(Data items)
>> Start

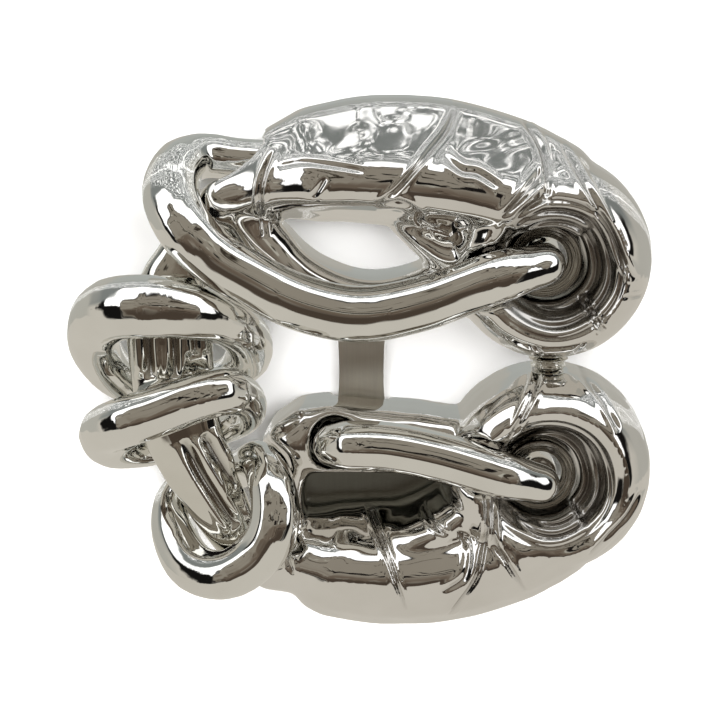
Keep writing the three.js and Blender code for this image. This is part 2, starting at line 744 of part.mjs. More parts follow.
addPiece('upper_ring', closedRing(UPPER_RING), polished());
addPiece('middle_ring', closedRing(MIDDLE_RING), polished());
addPiece('lower_ring', closedRing(LOWER_RING), polished());

export default puzzle;
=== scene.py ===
# %% [markdown]
# # A polished metal disentanglement puzzle
# Two fat, creased castings lie round an open core, with thick polished rods hooked through
# their eyes and loops that ride on the core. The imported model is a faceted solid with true
# sizes and joints. Here each solid gets a smooth cast skin, pressed creases and a finish.

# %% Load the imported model
import math

import bmesh
import bpy
import numpy as np
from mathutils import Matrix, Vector


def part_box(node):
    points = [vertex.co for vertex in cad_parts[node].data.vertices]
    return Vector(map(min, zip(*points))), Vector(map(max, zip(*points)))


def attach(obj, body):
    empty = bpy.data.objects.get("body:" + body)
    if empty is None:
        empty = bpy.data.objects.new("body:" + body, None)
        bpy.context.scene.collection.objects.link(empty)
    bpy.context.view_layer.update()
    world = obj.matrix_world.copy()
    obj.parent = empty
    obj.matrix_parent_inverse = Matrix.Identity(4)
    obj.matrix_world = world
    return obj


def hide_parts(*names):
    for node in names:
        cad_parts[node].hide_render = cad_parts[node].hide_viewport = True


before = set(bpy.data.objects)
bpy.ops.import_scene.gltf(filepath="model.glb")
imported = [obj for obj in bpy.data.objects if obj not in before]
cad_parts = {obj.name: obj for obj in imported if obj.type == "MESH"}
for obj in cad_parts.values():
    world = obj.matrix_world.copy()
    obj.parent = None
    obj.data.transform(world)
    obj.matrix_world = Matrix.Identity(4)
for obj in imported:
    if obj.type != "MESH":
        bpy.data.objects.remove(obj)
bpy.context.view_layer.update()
MM = 0.001

# %% [markdown]
# ## Helpers for materials
# Every finish is a short tree of nodes. One function adds a node, sets it and links it, and
# another turns a hex colour, as a paint chart gives it, into the linear values Blender wants.


# %% Node and colour helpers
def linear(hex_colour, alpha=1.0):
    """An sRGB hex colour as linear red, green, blue and alpha."""
    channels = [int(hex_colour[i : i + 2], 16) / 255 for i in (1, 3, 5)]
    curve = [c / 12.92 if c <= 0.04045 else ((c + 0.055) / 1.055) ** 2.4 for c in channels]
    return (*curve, alpha)


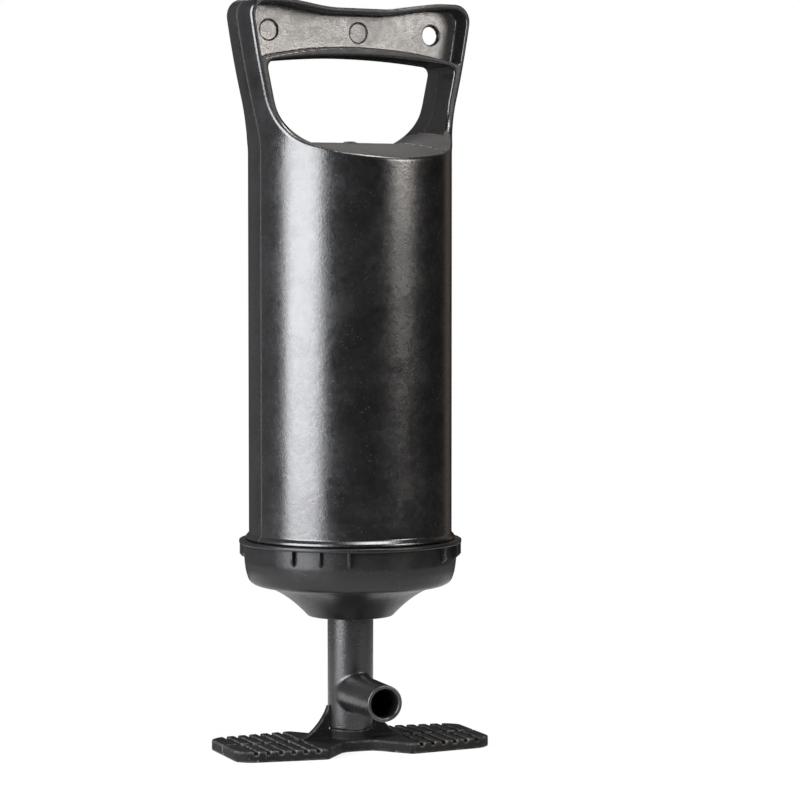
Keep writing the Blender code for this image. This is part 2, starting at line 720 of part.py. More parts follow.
def make_top_valve(parent):
    """Intake valve of the end wall: a rubber ring hung on a plastic button pressed through the wall."""
    top = CEILING - GAP
    ring("top_intake_flap", 2.5 * MM, 8.8 * MM, top - FLAP_THICK, top, RUBBER_RED, parent, SMALL_ROUND)
    crown = VALVE_BOSS_TOP + GAP
    head_top, head_bottom = CEILING - 3.2 * MM, CEILING - 4.6 * MM
    profile = [
        (0.0, crown + 0.6 * MM),
        (2.0 * MM, crown + 0.5 * MM),
        (BUTTON_RADIUS, crown),
        (BUTTON_STEM, crown),
        (BUTTON_STEM, head_top),
        (BUTTON_HEAD, head_top),
        (BUTTON_HEAD, head_bottom),
        (0.0, head_bottom),
    ]
    turned("top_valve_button", profile, PLASTIC_BLACK, parent, sides=16)


# --- End cap and shaft gland ---


def bell(radius):
    """Height of the cap's bell-shaped underside at a radius."""
    way = (BELL_EDGE_RADIUS - radius) / (BELL_EDGE_RADIUS - BELL_NECK_RADIUS)
    return BELL_EDGE_HEIGHT - BELL_DROP * way**BELL_BEND


def make_end_cap(parent):
    """Cap on the barrel's foot: collar, grip flange, bell and the column that holds the shaft gland."""
    flange_bottom = CAP_FLANGE_TOP - CAP_FLANGE_THICK
    profile = [
        (CAP_COLLAR_BORE, CAP_COLLAR_TOP),
        (CAP_COLLAR_RADIUS, CAP_COLLAR_TOP),
        (CAP_COLLAR_RADIUS, CAP_GROOVE_TOP),
        (CAP_GROOVE_RADIUS, CAP_GROOVE_TOP),
        (CAP_GROOVE_RADIUS, CAP_GROOVE_BOTTOM),
        (CAP_COLLAR_RADIUS, CAP_GROOVE_BOTTOM),
        (CAP_COLLAR_RADIUS, CAP_FLANGE_TOP),
        (CAP_FLANGE_RADIUS, CAP_FLANGE_TOP),
        (CAP_FLANGE_RADIUS, flange_bottom),
        (CAP_BAND_RADIUS, flange_bottom),
        (CAP_BAND_RADIUS, 75.0 * MM),
        (41.2 * MM, 70.5 * MM),
        (40.2 * MM, 67.4 * MM),
        (39.2 * MM, 66.1 * MM),
    ]
    steps = 6
    for i in range(steps + 1):
        radius = BELL_EDGE_RADIUS + (BELL_NECK_RADIUS - BELL_EDGE_RADIUS) * i / steps
        profile.append((radius, bell(radius)))
    lip = SHAFT_RADIUS + 0.6 * MM
    profile += [
        (BELL_NECK_RADIUS - 0.5 * MM, CAP_BOTTOM),
        (lip, CAP_BOTTOM),
        (lip, CAP_LIP_TOP),
        (GLAND_BORE, CAP_LIP_TOP),
        (GLAND_BORE, GLAND_TOP),
        (GLAND_RADIUS, GLAND_TOP),
        (GLAND_RADIUS, CAP_FLOOR),
        (CAP_FLOOR_RADIUS, CAP_FLOOR),
    ]
    inner_steps = 3
    for i in range(inner_steps):
        radius = 20.5 * MM + (33.0 * MM - 20.5 * MM) * i / (inner_steps - 1)
        profile.append((radius, bell(radius) + CAP_WALL))
    profile.append((CAP_COLLAR_BORE, 70.5 * MM))
    cap = turned("end_cap", profile, PLASTIC_BLACK, parent, closed=True)
    ribs = []
    rib_high = flange_bottom + 0.4 * MM - RIB_BOTTOM
    for corner in range(4):
        for i in (-1, 0, 1):
            turn = RIB_GROUP_TURN + math.pi / 2 * corner + i * RIB_GROUP_STEP
            inner, outer = CAP_BAND_RADIUS - 0.8 * MM, CAP_FLANGE_RADIUS - 0.2 * MM
            centre = ((inner + outer) / 2, 0, RIB_BOTTOM + rib_high / 2)
            ribs.append(box_adder(centre, (outer - inner, RIB_THICK, rib_high), turn))
    join(cap, solids("grip_ribs", ribs, parent))
    ports = circle_rods(PORT_COUNT, CAP_PORT_CIRCLE, CAP_BOTTOM - 1 * MM, CAP_FLOOR + 0.5 * MM, 1.6 * MM)
    cut(cap, solids("cap_ports", ports, parent))


def make_gland(parent):
    """What seals and guides the shaft in the cap: a bush below, a rubber seal on it, and a retainer."""
    bore = SHAFT_RADIUS + 0.35 * MM
    bush_bottom, seal_bottom = CAP_LIP_TOP + GAP, SHAFT_SEAL_BOTTOM
    outside = GLAND_BORE - GAP
    ring("guide_bush", bore, outside, bush_bottom, seal_bottom - GAP, ACETAL_WHITE, parent, SMALL_ROUND)
    seal = [
        (bore, GLAND_TOP - 0.8 * MM),
        (bore + 0.4 * MM, GLAND_TOP),
        (outside, GLAND_TOP),
        (outside, seal_bottom),
        (bore + 0.4 * MM, seal_bottom),
        (bore, seal_bottom + 0.8 * MM),
    ]
    turned("shaft_seal", seal, RUBBER_BLACK, parent, SMALL_ROUND, closed=True)
    under, cover = GLAND_TOP + GAP, GLAND_TOP + 2.3 * MM
    retainer = [
        (bore + 0.25 * MM, cover),
        (RETAINER_RADIUS - 0.4 * MM, cover),
        (RETAINER_RADIUS, cover - 0.4 * MM),
        (RETAINER_RADIUS, RETAINER_BOTTOM),
        (GLAND_RADIUS + GAP, RETAINER_BOTTOM),
        (GLAND_RADIUS + GAP, under),
        (bore + 0.25 * MM, under),
    ]
    turned("seal_retainer", retainer, PLASTIC_GREY, parent, SMALL_ROUND, closed=True)


def make_cap_rings(parent):
    """The cap's own seal against the barrel, and the flap over its intake ports."""
    inside = CAP_GROOVE_RADIUS + GAP
    bottom, top = CAP_GROOVE_BOTTOM + GAP, CAP_GROOVE_TOP - GAP
    ring("cap_seal", inside, CAP_COLLAR_RADIUS, bottom, top, RUBBER_BLACK, parent)
    low = CAP_FLOOR + GAP
    ring("cap_intake_flap", 13.4 * MM, 18.4 * MM, low, low + FLAP_THICK, RUBBER_RED, parent, SMALL_ROUND)


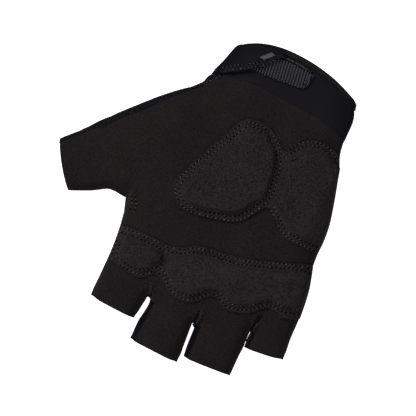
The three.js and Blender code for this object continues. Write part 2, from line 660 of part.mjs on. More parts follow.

>> End

#### Aim of the exercise:
Above are the records. Print exactly, and only, the lines from the line with "addPiece('upper_ring', closedRing(UPPER_RING), polished());" to the line with "bpy.data.objects.remove(obj)", both inclusive.

#### Output for this exercise:
addPiece('upper_ring', closedRing(UPPER_RING), polished());
addPiece('middle_ring', closedRing(MIDDLE_RING), polished());
addPiece('lower_ring', closedRing(LOWER_RING), polished());

export default puzzle;
=== scene.py ===
# %% [markdown]
# # A polished metal disentanglement puzzle
# Two fat, creased castings lie round an open core, with thick polished rods hooked through
# their eyes and loops that ride on the core. The imported model is a faceted solid with true
# sizes and joints. Here each solid gets a smooth cast skin, pressed creases and a finish.

# %% Load the imported model
import math

import bmesh
import bpy
import numpy as np
from mathutils import Matrix, Vector


def part_box(node):
    points = [vertex.co for vertex in cad_parts[node].data.vertices]
    return Vector(map(min, zip(*points))), Vector(map(max, zip(*points)))


def attach(obj, body):
    empty = bpy.data.objects.get("body:" + body)
    if empty is None:
        empty = bpy.data.objects.new("body:" + body, None)
        bpy.context.scene.collection.objects.link(empty)
    bpy.context.view_layer.update()
    world = obj.matrix_world.copy()
    obj.parent = empty
    obj.matrix_parent_inverse = Matrix.Identity(4)
    obj.matrix_world = world
    return obj


def hide_parts(*names):
    for node in names:
        cad_parts[node].hide_render = cad_parts[node].hide_viewport = True


before = set(bpy.data.objects)
bpy.ops.import_scene.gltf(filepath="model.glb")
imported = [obj for obj in bpy.data.objects if obj not in before]
cad_parts = {obj.name: obj for obj in imported if obj.type == "MESH"}
for obj in cad_parts.values():
    world = obj.matrix_world.copy()
    obj.parent = None
    obj.data.transform(world)
    obj.matrix_world = Matrix.Identity(4)
for obj in imported:
    if obj.type != "MESH":
        bpy.data.objects.remove(obj)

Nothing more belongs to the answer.